In any case, I think I was rather assuming too much Rust context: taking your suggestion does not resolve the trickiness in Rust (as in, you won't be able to convince the compiler to accept it without using `unsafe` or reference counting). It's a very common meme about Rust that there's no way to write a safe C++-stye linked list with pointers, something independent of the choice of ownership scheme. "Fixing" the design doesn't actually help: it's still way too much of a pointer soup.

dataflow · on Feb 23, 2018

> No, I am disagreeing with your explicit disagreement with "implementing a data structure like this in a non-garbage collected language without Rust is also quite tricky". [...]

I see what you're saying, and again: it's missing the entire baseline and context for that claim. My thesis was that if he had known/considered/used the actual std::list design (which I assume he hadn't, or he wouldn't have proposed nodes that owned siblings), he would not have considered linked lists to be tricky in non-GC'd languages according to whatever his baseline is for that (presumably, tricky enough to blog about it). But somehow you simply extracted my reply with that one quote I replied to, discarded all the rest of the context (his blog post and my comment and all), lowered the baseline for "tricky" (from ≈"tricky enough for him to call it 'tricky' and blog about it" to ≈"possible for the average programmer to write an initially-buggy implementation thereof"), and then ran away with this beautiful straw man to refute. =P Except that (obviously, I had thought) wasn't my claim in the first place...

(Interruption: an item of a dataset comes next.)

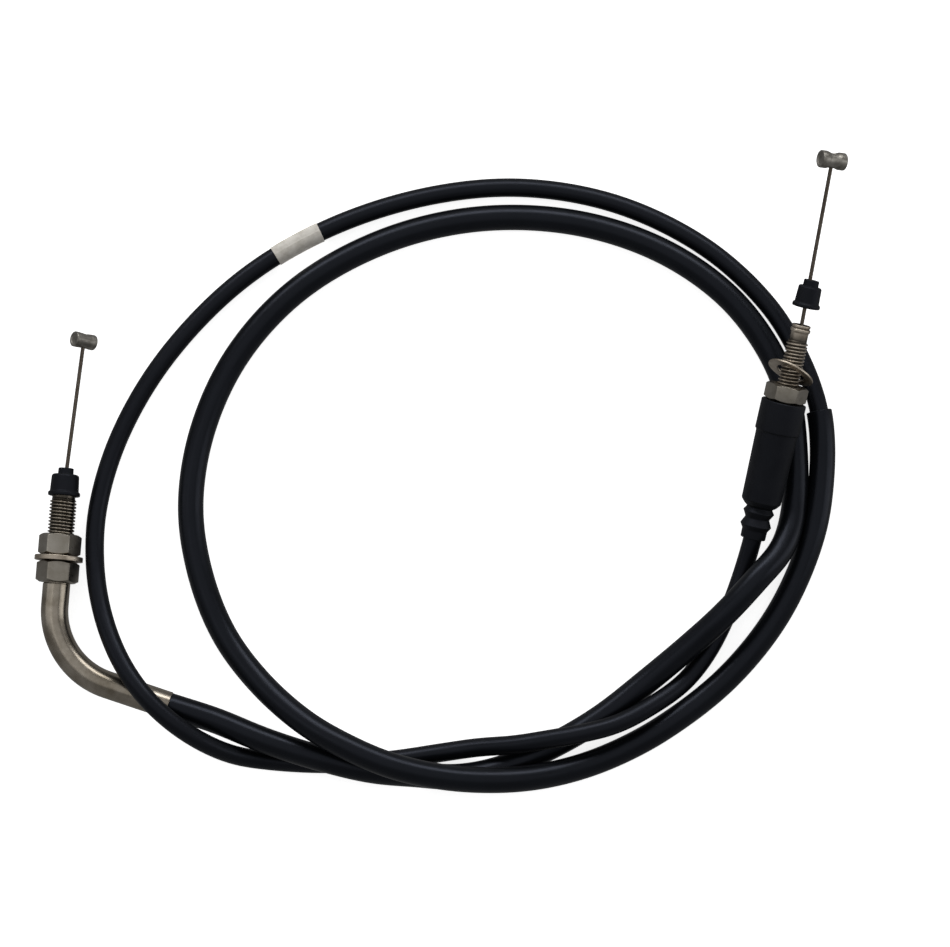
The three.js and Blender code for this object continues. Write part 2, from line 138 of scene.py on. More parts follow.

dataflow · on Feb 23, 2018

Oops, typo... s/gift/right/

pjmlp · on Feb 23, 2018

I think the C++ example is safer modeled like this

    class ListNode {
        std::unique_ptr<ListNode> next;
        std::weak_ptr<ListNode> prev;
        // some data or whatever
      };

dbaupp · on Feb 23, 2018

That doesn't work. std::weak_ptr is a reference counted pointer matched to std::shared_ptr; there's no concept of weak pointers (i.e. non-owning with dynamic checks) for std::unique_ptr, which corresponds almost exactly to Rust's Box.